▸ **Exercise**
Your task is to print all of the material verbatim.
## begin
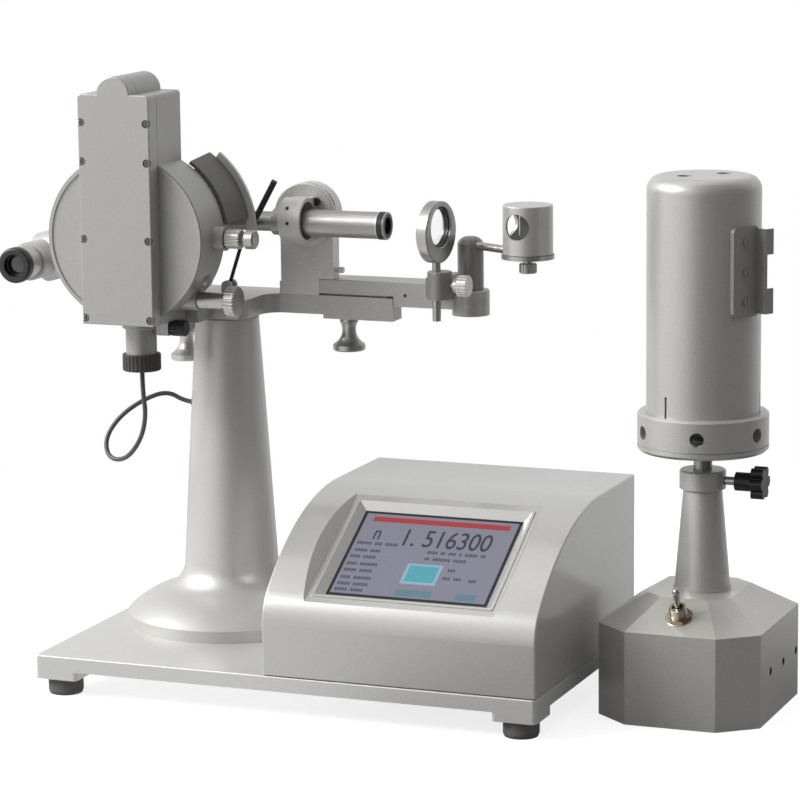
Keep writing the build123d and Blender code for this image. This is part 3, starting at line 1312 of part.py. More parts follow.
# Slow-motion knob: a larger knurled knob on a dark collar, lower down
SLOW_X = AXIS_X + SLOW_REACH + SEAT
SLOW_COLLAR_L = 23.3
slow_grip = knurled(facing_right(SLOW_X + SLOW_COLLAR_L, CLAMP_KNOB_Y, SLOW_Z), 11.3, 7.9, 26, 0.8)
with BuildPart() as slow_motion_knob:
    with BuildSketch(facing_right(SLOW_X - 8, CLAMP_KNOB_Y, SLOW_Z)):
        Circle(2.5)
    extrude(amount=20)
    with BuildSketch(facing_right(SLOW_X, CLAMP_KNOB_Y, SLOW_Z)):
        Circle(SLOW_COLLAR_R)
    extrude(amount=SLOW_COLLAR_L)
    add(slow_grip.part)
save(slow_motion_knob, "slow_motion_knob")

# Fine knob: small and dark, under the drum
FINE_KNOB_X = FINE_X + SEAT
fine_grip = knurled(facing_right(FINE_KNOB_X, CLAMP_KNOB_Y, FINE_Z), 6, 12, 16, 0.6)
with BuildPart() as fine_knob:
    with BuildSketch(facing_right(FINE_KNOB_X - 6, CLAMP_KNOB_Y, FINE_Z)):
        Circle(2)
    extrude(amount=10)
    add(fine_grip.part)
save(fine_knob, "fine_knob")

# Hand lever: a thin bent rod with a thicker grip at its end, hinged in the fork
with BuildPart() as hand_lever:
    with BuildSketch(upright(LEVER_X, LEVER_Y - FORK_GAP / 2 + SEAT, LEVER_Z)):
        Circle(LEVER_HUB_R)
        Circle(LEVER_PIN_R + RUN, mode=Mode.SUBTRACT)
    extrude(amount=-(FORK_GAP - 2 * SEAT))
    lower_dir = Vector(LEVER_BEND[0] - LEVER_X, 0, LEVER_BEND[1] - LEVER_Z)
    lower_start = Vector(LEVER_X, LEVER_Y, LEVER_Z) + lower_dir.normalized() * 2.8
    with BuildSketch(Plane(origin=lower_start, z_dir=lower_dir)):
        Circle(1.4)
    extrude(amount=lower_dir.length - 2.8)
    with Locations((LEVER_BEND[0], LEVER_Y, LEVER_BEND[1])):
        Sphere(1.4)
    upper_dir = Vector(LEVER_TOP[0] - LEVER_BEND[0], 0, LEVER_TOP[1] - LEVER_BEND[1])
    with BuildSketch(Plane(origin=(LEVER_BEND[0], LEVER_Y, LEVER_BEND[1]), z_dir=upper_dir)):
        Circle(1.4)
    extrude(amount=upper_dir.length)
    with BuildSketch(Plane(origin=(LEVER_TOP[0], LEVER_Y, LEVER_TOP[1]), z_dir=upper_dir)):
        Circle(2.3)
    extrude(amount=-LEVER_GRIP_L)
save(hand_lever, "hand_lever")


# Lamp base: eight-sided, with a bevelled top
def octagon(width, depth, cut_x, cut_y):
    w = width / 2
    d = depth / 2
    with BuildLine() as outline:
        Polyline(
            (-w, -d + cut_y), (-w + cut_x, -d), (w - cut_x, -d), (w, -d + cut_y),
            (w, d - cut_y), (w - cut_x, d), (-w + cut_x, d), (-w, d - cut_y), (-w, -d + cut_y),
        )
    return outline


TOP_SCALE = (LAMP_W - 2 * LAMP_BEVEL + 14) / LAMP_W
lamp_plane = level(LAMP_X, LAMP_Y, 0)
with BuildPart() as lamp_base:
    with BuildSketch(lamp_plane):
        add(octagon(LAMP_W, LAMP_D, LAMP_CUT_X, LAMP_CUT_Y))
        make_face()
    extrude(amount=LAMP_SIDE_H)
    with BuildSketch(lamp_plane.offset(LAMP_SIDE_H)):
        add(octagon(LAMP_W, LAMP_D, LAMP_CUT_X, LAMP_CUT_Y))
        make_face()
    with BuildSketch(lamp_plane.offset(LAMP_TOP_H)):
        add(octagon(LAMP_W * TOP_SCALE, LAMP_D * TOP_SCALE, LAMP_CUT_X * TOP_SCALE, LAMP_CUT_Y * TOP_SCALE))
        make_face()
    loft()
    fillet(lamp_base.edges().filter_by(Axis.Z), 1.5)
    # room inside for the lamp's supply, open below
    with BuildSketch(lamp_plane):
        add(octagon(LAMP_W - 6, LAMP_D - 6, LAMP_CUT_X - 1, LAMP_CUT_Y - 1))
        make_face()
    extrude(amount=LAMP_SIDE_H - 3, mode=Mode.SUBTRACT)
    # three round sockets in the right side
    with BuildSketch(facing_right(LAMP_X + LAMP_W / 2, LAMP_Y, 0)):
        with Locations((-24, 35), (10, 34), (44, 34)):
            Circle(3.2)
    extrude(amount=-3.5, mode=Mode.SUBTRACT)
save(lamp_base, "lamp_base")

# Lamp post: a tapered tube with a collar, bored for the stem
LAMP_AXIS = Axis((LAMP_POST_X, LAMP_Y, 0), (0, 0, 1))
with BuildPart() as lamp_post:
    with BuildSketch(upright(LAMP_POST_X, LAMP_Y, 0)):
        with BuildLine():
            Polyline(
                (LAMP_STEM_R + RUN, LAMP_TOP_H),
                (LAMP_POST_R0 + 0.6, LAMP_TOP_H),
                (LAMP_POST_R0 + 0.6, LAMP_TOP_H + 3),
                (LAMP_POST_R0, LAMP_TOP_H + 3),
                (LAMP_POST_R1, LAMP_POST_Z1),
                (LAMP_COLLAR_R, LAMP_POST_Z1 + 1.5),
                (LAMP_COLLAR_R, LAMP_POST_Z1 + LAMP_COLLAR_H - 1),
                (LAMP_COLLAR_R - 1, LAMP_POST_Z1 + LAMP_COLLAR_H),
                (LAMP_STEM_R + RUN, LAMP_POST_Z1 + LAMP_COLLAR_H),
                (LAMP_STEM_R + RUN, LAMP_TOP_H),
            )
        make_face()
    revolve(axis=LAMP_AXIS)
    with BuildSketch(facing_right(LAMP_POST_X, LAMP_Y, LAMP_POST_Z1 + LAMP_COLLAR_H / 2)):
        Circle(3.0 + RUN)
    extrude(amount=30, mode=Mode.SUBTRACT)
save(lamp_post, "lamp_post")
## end
▸ **Exercise solution**
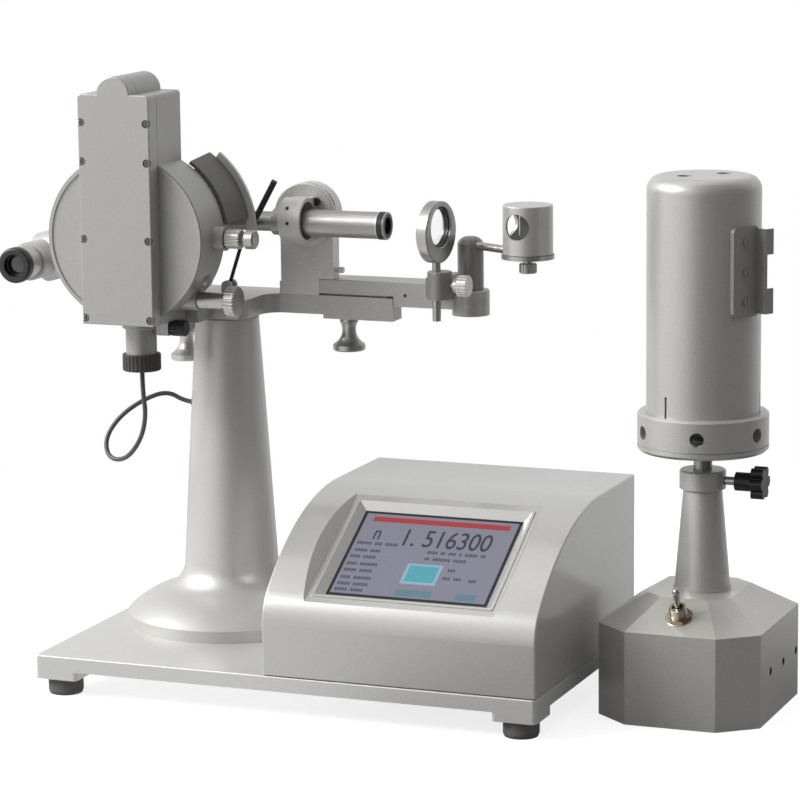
Keep writing the build123d and Blender code for this image. This is part 3, starting at line 1312 of part.py. More parts follow.
# Slow-motion knob: a larger knurled knob on a dark collar, lower down
SLOW_X = AXIS_X + SLOW_REACH + SEAT
SLOW_COLLAR_L = 23.3
slow_grip = knurled(facing_right(SLOW_X + SLOW_COLLAR_L, CLAMP_KNOB_Y, SLOW_Z), 11.3, 7.9, 26, 0.8)
with BuildPart() as slow_motion_knob:
    with BuildSketch(facing_right(SLOW_X - 8, CLAMP_KNOB_Y, SLOW_Z)):
        Circle(2.5)
    extrude(amount=20)
    with BuildSketch(facing_right(SLOW_X, CLAMP_KNOB_Y, SLOW_Z)):
        Circle(SLOW_COLLAR_R)
    extrude(amount=SLOW_COLLAR_L)
    add(slow_grip.part)
save(slow_motion_knob, "slow_motion_knob")

# Fine knob: small and dark, under the drum
FINE_KNOB_X = FINE_X + SEAT
fine_grip = knurled(facing_right(FINE_KNOB_X, CLAMP_KNOB_Y, FINE_Z), 6, 12, 16, 0.6)
with BuildPart() as fine_knob:
    with BuildSketch(facing_right(FINE_KNOB_X - 6, CLAMP_KNOB_Y, FINE_Z)):
        Circle(2)
    extrude(amount=10)
    add(fine_grip.part)
save(fine_knob, "fine_knob")

# Hand lever: a thin bent rod with a thicker grip at its end, hinged in the fork
with BuildPart() as hand_lever:
    with BuildSketch(upright(LEVER_X, LEVER_Y - FORK_GAP / 2 + SEAT, LEVER_Z)):
        Circle(LEVER_HUB_R)
        Circle(LEVER_PIN_R + RUN, mode=Mode.SUBTRACT)
    extrude(amount=-(FORK_GAP - 2 * SEAT))
    lower_dir = Vector(LEVER_BEND[0] - LEVER_X, 0, LEVER_BEND[1] - LEVER_Z)
    lower_start = Vector(LEVER_X, LEVER_Y, LEVER_Z) + lower_dir.normalized() * 2.8
    with BuildSketch(Plane(origin=lower_start, z_dir=lower_dir)):
        Circle(1.4)
    extrude(amount=lower_dir.length - 2.8)
    with Locations((LEVER_BEND[0], LEVER_Y, LEVER_BEND[1])):
        Sphere(1.4)
    upper_dir = Vector(LEVER_TOP[0] - LEVER_BEND[0], 0, LEVER_TOP[1] - LEVER_BEND[1])
    with BuildSketch(Plane(origin=(LEVER_BEND[0], LEVER_Y, LEVER_BEND[1]), z_dir=upper_dir)):
        Circle(1.4)
    extrude(amount=upper_dir.length)
    with BuildSketch(Plane(origin=(LEVER_TOP[0], LEVER_Y, LEVER_TOP[1]), z_dir=upper_dir)):
        Circle(2.3)
    extrude(amount=-LEVER_GRIP_L)
save(hand_lever, "hand_lever")


# Lamp base: eight-sided, with a bevelled top
def octagon(width, depth, cut_x, cut_y):
    w = width / 2
    d = depth / 2
    with BuildLine() as outline:
        Polyline(
            (-w, -d + cut_y), (-w + cut_x, -d), (w - cut_x, -d), (w, -d + cut_y),
            (w, d - cut_y), (w - cut_x, d), (-w + cut_x, d), (-w, d - cut_y), (-w, -d + cut_y),
        )
    return outline


TOP_SCALE = (LAMP_W - 2 * LAMP_BEVEL + 14) / LAMP_W
lamp_plane = level(LAMP_X, LAMP_Y, 0)
with BuildPart() as lamp_base:
    with BuildSketch(lamp_plane):
        add(octagon(LAMP_W, LAMP_D, LAMP_CUT_X, LAMP_CUT_Y))
        make_face()
    extrude(amount=LAMP_SIDE_H)
    with BuildSketch(lamp_plane.offset(LAMP_SIDE_H)):
        add(octagon(LAMP_W, LAMP_D, LAMP_CUT_X, LAMP_CUT_Y))
        make_face()
    with BuildSketch(lamp_plane.offset(LAMP_TOP_H)):
        add(octagon(LAMP_W * TOP_SCALE, LAMP_D * TOP_SCALE, LAMP_CUT_X * TOP_SCALE, LAMP_CUT_Y * TOP_SCALE))
        make_face()
    loft()
    fillet(lamp_base.edges().filter_by(Axis.Z), 1.5)
    # room inside for the lamp's supply, open below
    with BuildSketch(lamp_plane):
        add(octagon(LAMP_W - 6, LAMP_D - 6, LAMP_CUT_X - 1, LAMP_CUT_Y - 1))
        make_face()
    extrude(amount=LAMP_SIDE_H - 3, mode=Mode.SUBTRACT)
    # three round sockets in the right side
    with BuildSketch(facing_right(LAMP_X + LAMP_W / 2, LAMP_Y, 0)):
        with Locations((-24, 35), (10, 34), (44, 34)):
            Circle(3.2)
    extrude(amount=-3.5, mode=Mode.SUBTRACT)
save(lamp_base, "lamp_base")

# Lamp post: a tapered tube with a collar, bored for the stem
LAMP_AXIS = Axis((LAMP_POST_X, LAMP_Y, 0), (0, 0, 1))
with BuildPart() as lamp_post:
    with BuildSketch(upright(LAMP_POST_X, LAMP_Y, 0)):
        with BuildLine():
            Polyline(
                (LAMP_STEM_R + RUN, LAMP_TOP_H),
                (LAMP_POST_R0 + 0.6, LAMP_TOP_H),
                (LAMP_POST_R0 + 0.6, LAMP_TOP_H + 3),
                (LAMP_POST_R0, LAMP_TOP_H + 3),
                (LAMP_POST_R1, LAMP_POST_Z1),
                (LAMP_COLLAR_R, LAMP_POST_Z1 + 1.5),
                (LAMP_COLLAR_R, LAMP_POST_Z1 + LAMP_COLLAR_H - 1),
                (LAMP_COLLAR_R - 1, LAMP_POST_Z1 + LAMP_COLLAR_H),
                (LAMP_STEM_R + RUN, LAMP_POST_Z1 + LAMP_COLLAR_H),
                (LAMP_STEM_R + RUN, LAMP_TOP_H),
            )
        make_face()
    revolve(axis=LAMP_AXIS)
    with BuildSketch(facing_right(LAMP_POST_X, LAMP_Y, LAMP_POST_Z1 + LAMP_COLLAR_H / 2)):
        Circle(3.0 + RUN)
    extrude(amount=30, mode=Mode.SUBTRACT)
save(lamp_post, "lamp_post")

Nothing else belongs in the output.